Updated: Aug 16, 2020


Tunnel Ridge Colliery, Mahanoy City, PA

Living in the southern Pennsylvania Coal Region, it is not unexpected to have ancestors who worked in that principal industry. Between 1858 and 1953, there were 41 collieries in operation in the Mahanoy Valley (a colliery was a coal mine and the buildings and equipment associated with it).

Collieries in the Valley - Green indicates the Tunnel Ridge Colliery

I have already introduced you to my paternal great-great-grandfather, Ebenezer Morris. He immigrated from Wales to establish his life in America and that led him to work in the coal mines of Mahanoy City, PA.


Another relative who worked his adult life in a colliery was my paternal great grandfather, James Milton Blew. Born on 14 November 1859, he was the 8th child of Isaac A. and Ella Irene (Ellen) (nee Moyer) Blew and the sixth son. In total, there were 14 children and all but one would live to adulthood.

His father, Isaac A. Blew, was a farmer in Rush Township, Schuylkill County, about ten miles east of Mahanoy City. The property was next to his paternal grandparents, Levi and Mary Blew and adjacent to the farms of his maternal uncle, John Schlier, Jr., and grandparents John and Mary Schlier. The Blews were very close to the Schlier family. James' uncle Henry Blew had married his aunt Catherine Schlier who were also farmers.


James was attending school at least until he was 11 years old. By the time he was 20, his father had moved the family from the farm and established himself as a merchant in Mahanoy City. James and his brothers were employed as "laborers" and may not have been working in the coal industry yet.




Eventually James went to work at the Tunnel Ridge Colliery. It was established by George W. Cole as a breaker and commenced shipping coal in December 1863. It became a colliery in 1869 and was purchased by the Philadelphia & Reading Coal & Iron Company in 1879. The colliery employed 887 men and had its best year in 1901 when it produced 312,269 tons of coal. James was employed as a colliery engineer/fireman and was well known for that position. In traditional terminology a mine engineer was a senior person responsible for all boilers and machinery and for supervision of the enginewrights (people who built or repaired steam engines).

James and Ella

In 1885 he married Ella Irene (Ellen) Moyer. They would live on East Mahanoy Street, next door to Ella's parents, Simon and Eva Moyer. They would have seven children; a son and six daughters. Two of the daughters would die young. Eva Lavina died in 1903 at the age of 15 and the youngest daughter, Dorothy Ida, would die in 1906 at the age of 3.

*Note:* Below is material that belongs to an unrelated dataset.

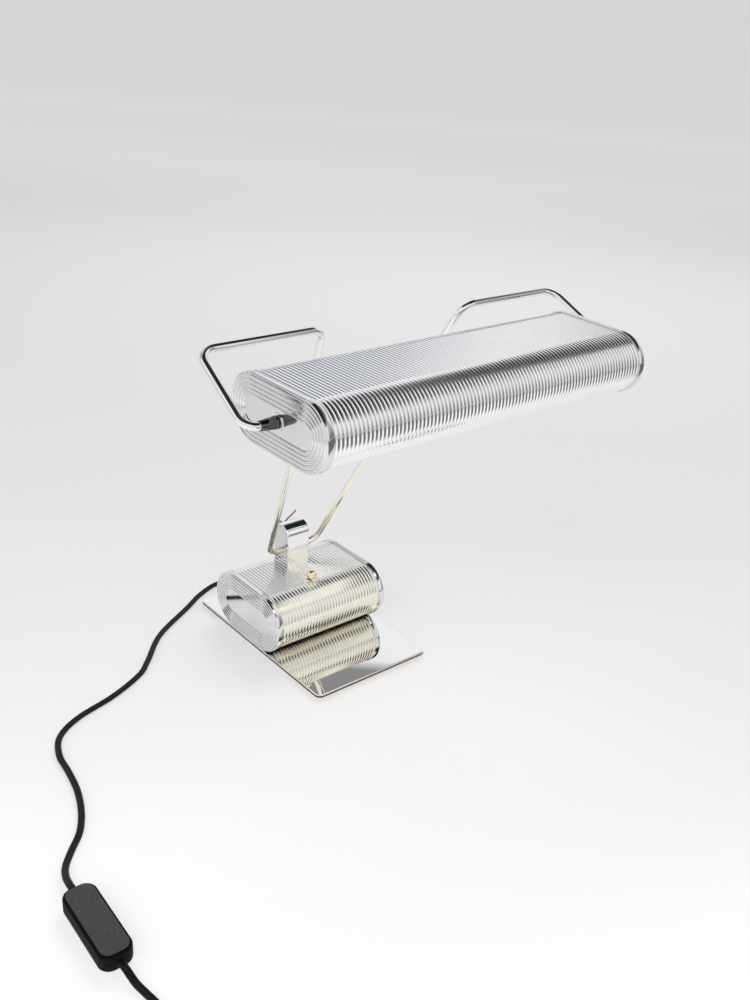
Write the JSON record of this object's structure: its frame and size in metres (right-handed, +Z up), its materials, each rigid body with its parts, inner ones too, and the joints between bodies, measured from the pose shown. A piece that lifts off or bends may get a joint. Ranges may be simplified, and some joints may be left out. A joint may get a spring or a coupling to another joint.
{
  "type": "table lamp",
  "caption": "Cantilever table lamp: ribbed chrome shade on a bent tube frame that tilts in a strap on a ribbed, weighted base.",
  "frame": {"origin": "on the table, under the plate, on the middle plane of the casings, 4 mm in front of the plate's middle", "axes": "+Z up, +X to the right along the shade, -Y towards the shade's side, the front"},
  "size_m": [0.5621, 0.6226, 0.3587],
  "materials": {
    "felt": "felt",
    "plate_chrome": "mirror polish",
    "screw_steel": "satin",
    "ribbed_chrome": "polished ribs",
    "cap_chrome": "polished",
    "weight_iron": "as cast",
    "strap_chrome": "polished",
    "block_aluminium": "satin",
    "tube_chrome": "polished",
    "switch_plastic": "moulded",
    "ball_brass": "polished, bright",
    "holder_plastic": "moulded",
    "cord_black": "smooth",
    "reflector_white": "satin white",
    "lamp_glass": "opal",
    "box_plastic": "fine grain"
  },
  "bodies": {
    "base": {"foot_felt": "felt", "base_plate": "plate_chrome", "plate_screws": "screw_steel", "base_shell": "ribbed_chrome", "base_cap_left": "cap_chrome", "base_cap_right": "cap_chrome", "base_weight": "weight_iron", "strap": "strap_chrome", "strap_screws": "screw_steel", "hinge_block": "block_aluminium", "clamp_nut": "screw_steel", "clamp_washer": "screw_steel", "switch_body": "switch_plastic", "switch_nut": "tube_chrome", "terminal_block": "holder_plastic", "cord_gland": "cord_black", "cord_run": "cord_black", "box_lower": "box_plastic", "box_upper": "box_plastic", "box_screws": "screw_steel", "box_core": "holder_plastic", "cord_lead": "cord_black", "cord_coil": "cord_black", "cord_tail": "cord_black", "plug_body": "box_plastic", "plug_pins": "screw_steel"},
    "frame": {"hinge_bar": "tube_chrome", "frame_tube_left": "tube_chrome", "frame_tube_right": "tube_chrome", "pivot_pins": "tube_chrome", "pivot_rings": "screw_steel"},
    "shade": {"shade_shell": "ribbed_chrome", "shade_cap_left": "cap_chrome", "shade_cap_right": "cap_chrome", "lampholder_left": "holder_plastic", "lampholder_right": "holder_plastic", "lamp_glass": "lamp_glass", "lamp_caps": "screw_steel", "pivot_bushes": "screw_steel", "reflector": "reflector_white", "holder_screws": "screw_steel"},
    "clamp": {"clamp_screw": "screw_steel", "clamp_lever": "tube_chrome"},
    "switch": {"switch_lever": "ball_brass"}
  },
  "joints": [
    {"name": "frame_tilt", "type": "hinge", "parent": "base", "child": "frame", "pos_m": [0, 0.0404, 0.07965], "axis": [1, 0, 0], "range_deg": [-35, 35]},
    {"name": "shade_tilt", "type": "hinge", "parent": "frame", "child": "shade", "pos_m": [0, -0.16518, 0.32095], "axis": [1, 0, 0], "range_deg": [-60, 60]},
    {"name": "clamp_turn", "type": "hinge", "parent": "base", "child": "clamp", "pos_m": [0, 0.0576, 0.09775], "axis": [0, 1, 0], "range_deg": [0, 180]},
    {"name": "switch_toggle", "type": "hinge", "parent": "base", "child": "switch", "pos_m": [-0.007, -0.0015, 0.06195], "axis": [1, 0, 0], "range_deg": [-34, 0]}
  ]
}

Family history has it that James wheeled stones to the German Protestant Cemetery to build the monument that would stand as the headstone for his daughters until it was replaced in 1941. The cemetery is located on one of the hills to the southeast that overlooks the city.


Blew Headstone, German Protestant Cemetery

In August 1912, while engaged in welding work at the Tunnel Ridge Colliery, James ran an iron rod into his hand. Little was thought of the injury at the time. However, he had an iron splinter in his hand that ended up causing blood poisoning. He would suffer with that until he finally died from it on 29 January 1913 at the age of 53. Besides his wife, he left five children, ranging in ages from 27 to 13. His mother Christianna, who was 85, was living with his youngest brother, John Wesley Blew on his farm in Little Mahanoy, Northumberland County.



After James' death, Ella left Mahanoy City and moved to Norristown, PA where she lived with her daughters Caroline "Carrie", Leah Irene and Jesse Irma and her husband, Raymond Lawson.